Based on all of the foregoing, the Target Fund Board concluded that the Target Fund’s participation in the proposed Reorganization would be in the best interests of the Target Fund and its shareholders and would not dilute the interests of the Target Fund’s existing shareholders. The Target Fund Board, which is comprised solely of Independent Trustees, unanimously recommends that shareholders of the Target Fund approve the Plan for the reorganization of the Target Fund.

 

SUMMARY OF AGREEMENT AND PLAN OF REORGANIZATION

 

The terms and conditions under which the Reorganization is expected to be consummated are set forth in the Plan, a copy of which is attached as Exhibit B to this Proxy Statement/Prospectus.

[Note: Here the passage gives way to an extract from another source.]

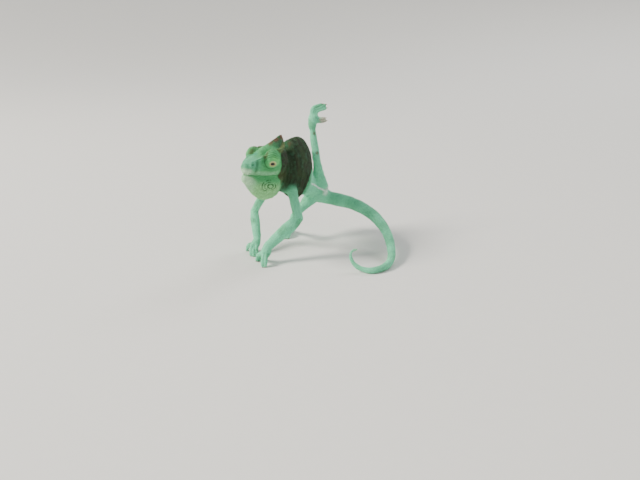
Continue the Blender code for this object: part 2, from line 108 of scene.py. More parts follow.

Significant provisions of the Plan are summarized below.

 

The Acquiring Fund has been newly established by the Acquiring Entity solely for the purpose of effecting the Reorganization and currently has no assets. With respect to the Reorganization, if shareholders of the Target Fund approve the Plan and other closing conditions are satisfied or waived, all of the assets of the Target Fund will be delivered to the Acquiring Fund’s custodian for the account of the Acquiring Fund in exchange for the assumption by the Acquiring Fund of all of the liabilities of the Target Fund and delivery by the Acquiring Fund to the Target Fund for further delivery to the holders of record as of the Effective Time (as defined below) of the issued and outstanding shares of the Target Fund of a number of shares of the corresponding class of the Acquiring Fund (including, if applicable, fractional shares rounded to the nearest thousandth), having an aggregate net asset value equal to the value of the net assets of the Target Fund attributable to the class or classes held by the holders of record of the Target Fund shares, all determined and adjusted as provided in the Plan. Shareholders of both the Institutional Class shares and Investor Class shares of the Target Fund will receive shares of the corresponding class of the Acquiring Fund. The value of your account with the Acquiring Fund immediately after the Reorganization is expected to be the same as the value of your account with the Target Fund immediately prior to the Reorganization.

 

The Target Entity and Acquiring Entity will be required to make representations and warranties that are customary in reorganizations. If shareholders approve the Reorganization and if all of the closing conditions set forth in the Plan are satisfied or waived, consummation of the Reorganization (the “Closing”) is expected to occur on or around June 16, 2025 (the “Closing Date”), immediately following the closing of regular trading on the NYSE on the Closing Date (the “Effective Time”). Following receipt of the requisite shareholder vote in favor of the Reorganization and as soon as reasonably practicable after the Closing, the outstanding shares of the Target Fund will be terminated in accordance with its governing documents and applicable law.

 

The obligations of the Acquiring Entity and the Target Entity are subject to the following conditions, among others:

 

the Acquiring Fund’s Registration Statement on Form N-14 under the 1933 Act shall be on file with the SEC and shall be effective, and no stop-order suspending the effectiveness of the Registration Statement shall have been issued;

 

the shareholders of the Target Fund shall have approved the Plan;

 

the Acquiring Fund and Target Fund shall have each delivered an officer’s certificate certifying that all representations, covenants and warranties of or with respect to each respective Fund made in the Plan are true and correct in all material respects at and as of the effective date of the Plan, except as they may be affected by the transactions contemplated by the Plan; and

 

The Target Fund and Acquiring Fund receive a satisfactory opinion of tax counsel substantially to the effect that the Reorganization is expected to be a “reorganization” within the meaning of Section 368(a) of the Code, as described in more detail in “U.S. Federal Income Tax Considerations” below.

 

If shareholders of the Target Fund do not approve the Proposal within the anticipated timeline, management expects that the shareholder meeting would be adjourned to give more time to solicit shareholder votes in favor of the Proposal. If the Target Fund does not receive shareholder approval of the Reorganization it will continue to operate under its current structure, and the Target Fund Board will consider other possible courses of action. The Plan may be terminated and the Reorganization may be abandoned at any time prior to Closing by mutual agreement of the parties. The Plan may be amended or modified in a writing signed by the parties to the Plan.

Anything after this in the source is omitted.